Reduce, reuse, recycle

The idea of the 3Rs were first mooted based on the order of action for each of the concepts. You were to first reduce usage of things that could turn into waste. Reducing packaging, not using disposables when that is not needed, no need for extra plastic bags and layers of bagging. No need for straws when you have a cup to sip from. No need for many other gift boxes, wrappers, or other fancy stuff.

Then you were to reuse if you fail to reduce. Maybe try to take a gift wrapper apart nicely so you can use it to wrap something else. Or reuse packaging into decorative materials and so on. There are limitless ways to reuse things; and they don’t have to be used in the same way they were used the first time. Paper is easy to reuse, as are many plastics that we take for granted and use only once. Single-use is a problem; not the materials in and of themselves.

Finally, recycling as last resort. It is not the first thing that should come to mind but the last. You have no way of reusing and you couldn’t reduce usage so you have to try and recycle it. Of course it doesn’t work when it is too much of a mixture, or too dirty, and the story goes. So a lot of post-consumer or post-commercial waste cannot really be recycled. they eventually get burned in some cases (like in Singapore) or buried (in landfills for most other places).

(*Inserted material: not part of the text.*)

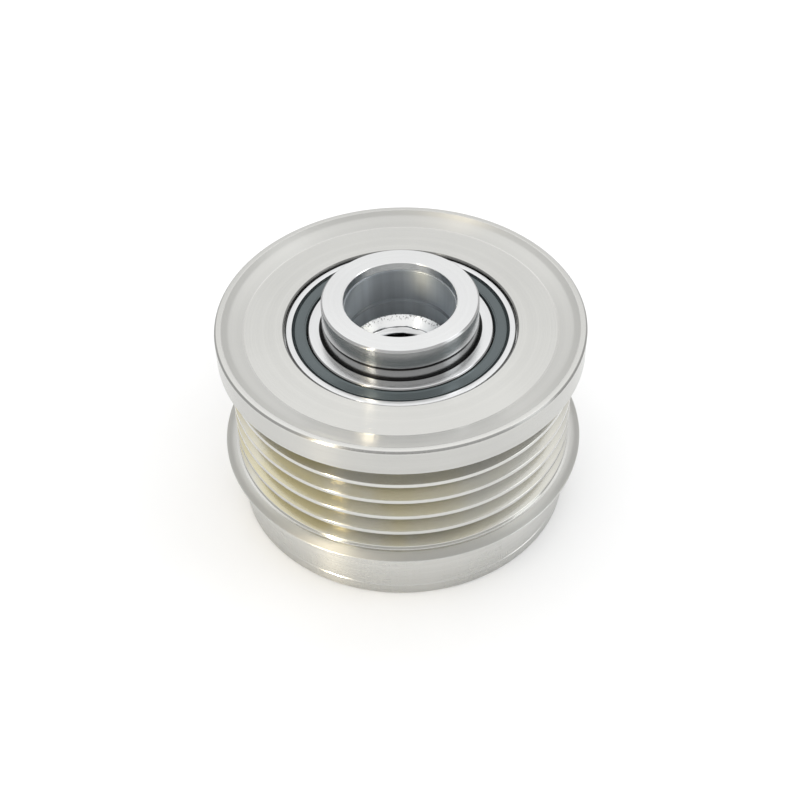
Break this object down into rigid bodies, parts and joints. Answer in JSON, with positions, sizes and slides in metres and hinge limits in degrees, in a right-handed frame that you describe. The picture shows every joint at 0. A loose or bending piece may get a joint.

But what is recycling really? What counts? Crushing them and reforming new materials with them? How about just burning them in some kind of manufacturing plant that requires fuel – like in a cement plant? What to make of paper that gets simply shipped away elsewhere. And when organic waste becomes converted to fertilisers? Are they actually ‘recycled’? It’s really strange what we think of as recycling because technically, if things were left to nature – most of it is simply ‘recycled’, joining the string of things in the world back on the evolution path and lifecycle into something completely different.